Pada bagian ini saya mencoba menghubungkan relevansi antara teori imajinasi sosiologi yang di dalamnya ada nalar dan kebebasan dengan pengalaman saya setelah lulus dari SMA. Orang tua saya memberikan kebebasan pada saya untuk memilih melanjutkan kuliah atau bekerja. Karena lingkungan pertemanan saya banyak yang kuliah dan lapangan pekerjaan rata-rata juga membutuhkan ijazah sarjana maka saya memutuskan untuk melanjutkan kuliah. Ketika mendaftar Perguruan Tinggi saya harus mempertimbangkan pilihan-pilihan dari orang tua, kakek,dan tetangga. Padahal awalnya saya hanya berpikiran belajar dan mencari peluang untuk lolos di Perguruan Tinggi. Ternyata ibu saya menyuruh untuk mendaftar di salah satu PTN di Yogyakarta dengan memilih jurusan pendidikan.
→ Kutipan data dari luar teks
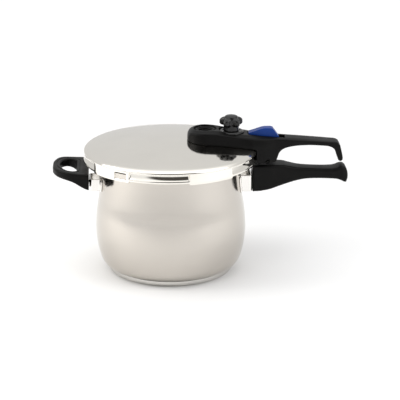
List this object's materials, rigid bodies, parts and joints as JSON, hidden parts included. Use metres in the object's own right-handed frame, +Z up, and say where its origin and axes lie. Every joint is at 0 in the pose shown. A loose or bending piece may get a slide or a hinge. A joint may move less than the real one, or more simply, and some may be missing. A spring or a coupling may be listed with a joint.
{
  "type": "stovetop pressure cooker",
  "caption": "Steel stovetop pressure cooker with a bayonet lid, long black handles, a helper loop, a lobed pressure selector and a sliding lid lock.",
  "frame": {"origin": "centre of the base's underside, on the stove", "axes": "+Z up out of the base along the pot's axis; +X along both long handles, away from the pot; -X towards the helper loop"},
  "size_m": [0.4317, 0.252, 0.23],
  "materials": {
    "polished_steel": "mirror polished",
    "brushed_steel": "brushed",
    "aluminium_core": "matt",
    "black_plastic": "satin moulded",
    "blue_plastic": "satin moulded",
    "seal_rubber": "matt",
    "brass": "turned",
    "indicator_plastic": "satin"
  },
  "bodies": {
    "pot": {"pot_body": "polished_steel", "base_core": "aluminium_core", "base_cap": "polished_steel", "pot_handle_bracket": "brushed_steel", "pot_handle": "black_plastic", "pot_handle_screw": "brushed_steel", "helper_bracket": "brushed_steel", "helper_handle": "black_plastic", "helper_screw": "brushed_steel"},
    "seal": {"gasket": "seal_rubber"},
    "lid": {"lid": "polished_steel", "lid_handle": "black_plastic", "handle_screw_front": "brushed_steel", "handle_screw_side": "brushed_steel", "valve_seat": "brass", "valve_nut": "brushed_steel", "valve_filter": "brushed_steel", "knob_collar": "black_plastic", "indicator_housing": "brushed_steel", "indicator_nut": "brushed_steel", "safety_body": "brass", "safety_nut": "brushed_steel"},
    "knob": {"selector_knob": "black_plastic"},
    "plunger": {"valve_plunger": "brushed_steel", "valve_spring": "brushed_steel"},
    "indicator": {"indicator_pin": "indicator_plastic", "indicator_seal": "seal_rubber"},
    "safety": {"safety_plunger": "brushed_steel", "safety_spring": "brushed_steel"},
    "slider": {"lock_slider": "blue_plastic"},
    "bolt": {"lock_bolt": "brushed_steel"}
  },
  "joints": [
    {"name": "lid_lift", "type": "slide", "parent": "pot", "child": "seal", "axis": [0, 0, 1], "range_m": [0, 0.09]},
    {"name": "lid_turn", "type": "hinge", "parent": "seal", "child": "lid", "pos_m": [0, 0, 0.172], "axis": [0, 0, 1], "range_deg": [0, 36]},
    {"name": "selector_turn", "type": "hinge", "parent": "lid", "child": "knob", "pos_m": [0.0885, 0, 0.21], "axis": [0, 0, 1], "range_deg": [-36, 72]},
    {"name": "plunger_lift", "type": "slide", "parent": "lid", "child": "plunger", "axis": [0, 0, 1], "range_m": [0, 0.0025], "stiffness_N_per_m": 500, "springref_m": -0.003, "deforming": ["valve_spring"]},
    {"name": "indicator_rise", "type": "slide", "parent": "lid", "child": "indicator", "axis": [0, 0, 1], "range_m": [0, 0.004]},
    {"name": "safety_lift", "type": "slide", "parent": "lid", "child": "safety", "axis": [0, 0, 1], "range_m": [0, 0.0015], "stiffness_N_per_m": 1200, "springref_m": -0.002, "deforming": ["safety_spring"]},
    {"name": "lock_slide", "type": "slide", "parent": "lid", "child": "slider", "axis": [1, 0, 0], "range_m": [0, 0.007]},
    {"name": "bolt_drop", "type": "slide", "parent": "lid", "child": "bolt", "axis": [0, 0, -1], "range_m": [0, 0.0077]}
  ],
  "couplings": [
    {"joint": "bolt_drop", "follows": "lock_slide", "ratio": 1.1}
  ]
}
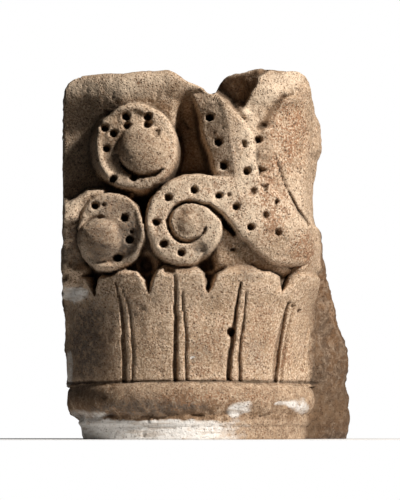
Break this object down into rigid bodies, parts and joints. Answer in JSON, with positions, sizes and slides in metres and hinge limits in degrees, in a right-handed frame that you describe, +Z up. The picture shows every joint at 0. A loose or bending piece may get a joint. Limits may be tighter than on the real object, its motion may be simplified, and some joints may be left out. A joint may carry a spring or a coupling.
{
  "type": "romanesque capital fragment",
  "caption": "Half-round carved stone capital with upright ribbed leaves over an astragal roll, drilled scroll bands above and a broken top corner; it crowned an engaged shaft.",
  "frame": {"origin": "middle of the footprint, on the flat bed that the block stands on", "axes": "+Z up, the carved front faces -Y, the rough wall side faces +Y, +X to the right as seen from the front"},
  "size_m": [0.301, 0.22, 0.37],
  "materials": {
    "limestone": "matte"
  },
  "bodies": {
    "root": {"capital": "limestone"}
  },
  "joints": []
}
Ibu saya memiliki angan-angan sehingga membayangkan kalau setelah lulus dari kuliah jurusan pendidikan akan menjadi seorang guru. Sedangkan tetangga saya, memberikan saran bahwa lebih baik masuk ke Institut Seni yang ada di Yogyakarta. Alasan tetangga memberikan saran itu karena kakak saya kuliah di sana,sehingga saya bisa menciptakan karya yang baik seperti kakak saya. Lain hal dengan kakek saya, kakek menyuruh untuk mendaftar di Sekolah Tinggi Kesehatan karena peluang kerja untuk tenaga kesehatan banyak dibutuhkan. Dari keluarga dan tetangga saya dapat dilihat bahwa terdapat ekspektasi mengenai perguruan tinggi yang baik untuk saya pilih. Setelah melalui pertimbangan yang lumayan sulit, akhirnya saya menemukan perguruan tinggi dan jurusan yang saya minati. Lalu, saya bicarakan baik dengan orang tua saya. Akhirnya orang tua saya memberikan izin terhadap keputusan yang saya ambil. Orang tua saya membebaskan apapun pilihan nya yang terpenting saya tidak merasa terbebani dan senang dalam menjalaninya.
Kesimpulan yang dapat diambil adalah nalar dan kebebasan dalam prakteknya tidak semata-mata sebagai sarana untuk mencapai tujuan. Yang terpenting adalah konsens nalar pada pencapaian tujuan dan objektifikasi kehidupan. Sebagai konsekuensinya, kita berkemampuan memilih bagaimana cara kita hidup dan bagaimana kita mencetak sejarah. Akhirnya kita menjadi orang bebas (free man) karena dituntun nalar dalam melaksanakan urusan-urusan manusia. Dengan imajinasi sosiologis ini memampukan sosiolog untuk memahami,mengerti, dan memprediksi apa yang sedang mengancam dan bagaimana cara mengantisipasinya.
Referensi :
Ridwan al- Makassary. (2000). Kematian Manusia Modern: Nalar dan Kebebasan Menurut C. Wright Mills. Yogyakarta: UII Press.